I read both articles in Wired with great interest and I accept the conclusions of both as pretty much matter of fact:

As far as HDTV goes, I agree with the article that by offering the broadcasters a choice, we're giving no incentive to adopting HDTV as a standard. I think they'll take the more profitable route and use the spectrum for 5 or 6 compressed digital NTSC or data streams. It's a shame, I've seen HDTV and it's gorgeous, but I don't think there will be a widespread acceptance any time soon when they can make more money broadcasting Seinfeld re-runs and trash TV like Hard Copy. (Pardon me for my strange view that TV can and should provide worthwhile content.) HDTV proably would lead to higher production value and better content. Oh well...

I agree with Lucas, that the missing ingredient in digital non-linear editing solutions is lack of storage space. However, that is changing and is getting better by leaps and bounds. A year ago almost nobody was going to air out of a digital non-linear system (Avids for the most part---which is the system I use). We were finishing the audio on the systems, but the video was reconformed in an online tape suites. This is changing. More and more programming is going to air directly out of computers. The network engineers still claim that the computer systems are not up to spec, but I know of at least 2 recent instances where 1 hour documentaries were dumped to tape directly from an Avid and aired without the network engineers spotting it. I think there is VERY little visible difference in the picture quality. I sometimea think that old time television engineers are more interested in preserving their status quo than growing with the times. Methinks it has something to do with job security.

No with the image quality output from these systems is so GOOD, but the stoarge capacity is still lagging.

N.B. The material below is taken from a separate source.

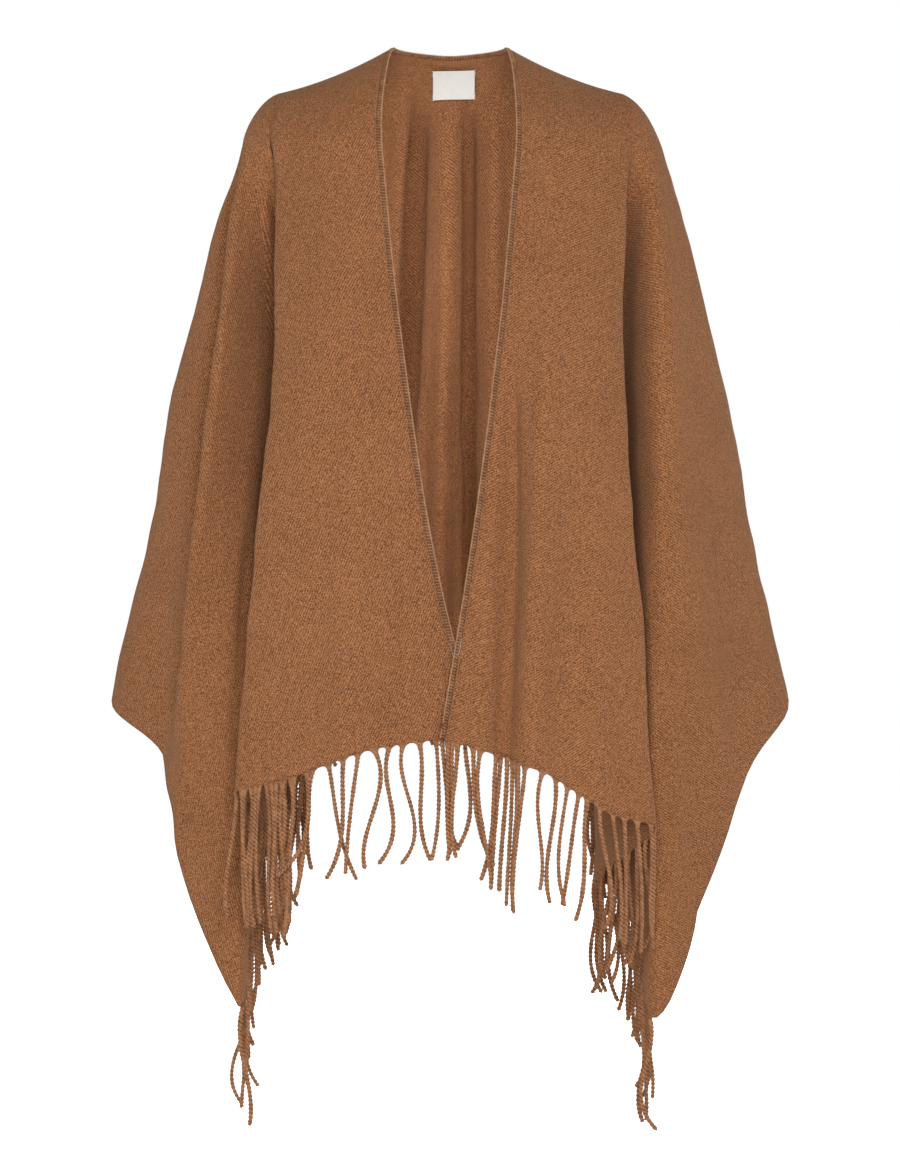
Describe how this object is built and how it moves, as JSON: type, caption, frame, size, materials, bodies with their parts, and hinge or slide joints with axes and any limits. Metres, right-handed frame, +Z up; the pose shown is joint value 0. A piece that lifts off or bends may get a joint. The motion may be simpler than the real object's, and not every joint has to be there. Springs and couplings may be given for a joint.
{
  "type": "fringed poncho",
  "caption": "Open-front poncho cut from one rectangle of brushed twill, worn over the shoulders, with overlocked front edges and twisted cord fringe on the hems.",
  "frame": {"origin": "midway between the two neck corners, at the height where the wearer's shoulders carry the cloth", "axes": "+Z up, -Y the way the wearer faces, +X to the right as seen from the front (the wearer's left)"},
  "size_m": [0.7105, 0.3778, 1.1206],
  "materials": {
    "cloth": "brushed twill, matt with a short nap",
    "edging": "overlock stitching, matt",
    "label": "woven satin",
    "fringe": "two-ply twisted cords, fuzzy"
  },
  "bodies": {
    "root": {"cloth": "cloth", "edging": "edging", "label": "label", "fringe_front_left": "fringe", "fringe_front_right": "fringe", "fringe_back": "fringe"}
  },
  "joints": []
}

I still have to do a first cut at low resolution to have access to more footage and then redigitize the video at the higher reolution when I have whittled the footage down to a manageable amount. This is a time consuming process and also keeps me from making the intial decisions at an acceptable resolution.

THIS is where I think AXC will be crucial. If keepered media can vastly increase the stoage space on an Avid, it will be a major boon to the industry. I also think that the high speed digital tape DCT and DST formats will probably be excellent archival and backup mediums for the machine. I am hesitant to comment further on this because I am not an engineer (my eyes glaze over when they start to talk tech stuff with me). I'm strictly the creative type that wants the tools to tell the story. (I could care less about the metallurgy involved in making a hammer as long as it helps me make a functional and pretty building.)

I also think that all the new digital post-production is going to revolutionize the film making indusrtry and make it possible for more people to express themselves with pictures and sound and then self distribute on the web. Hello innovation...goodbye studio system/broadcast network monopoly. Bill Gates is very smart: witness MSNBC.

As far as Todd AO, I am not that familiar with them except they are in the credits of a lot of movies I watch. I'm more involved with TV than feature films and I'm New York based not LA.

Hope these thoughts from an end user are useful. I've lurked here for over a year because I own the stock, but have not actively commented because I get intimidated because I don't understand the engineering talk and I'm not that saavy an investor. I just remember Ampex tape recorders as a kid in the early fifties and I know they went from there to early VCRs and were the first to market a useable digital effects box (the ADO) in the eighties. I figure a company with that kind of brain power can probably also rebound from their mistakes in the late eighties, early nineties. This is how I pick companies for my Keogh. So far I've made money (tripled on C Cube which makes the encoders chips in the Avids etc---and made nice returns on a supermarket that sold me fresh basil in January and I bought their stock the next day). I guess I liked Peter Lynch's approach.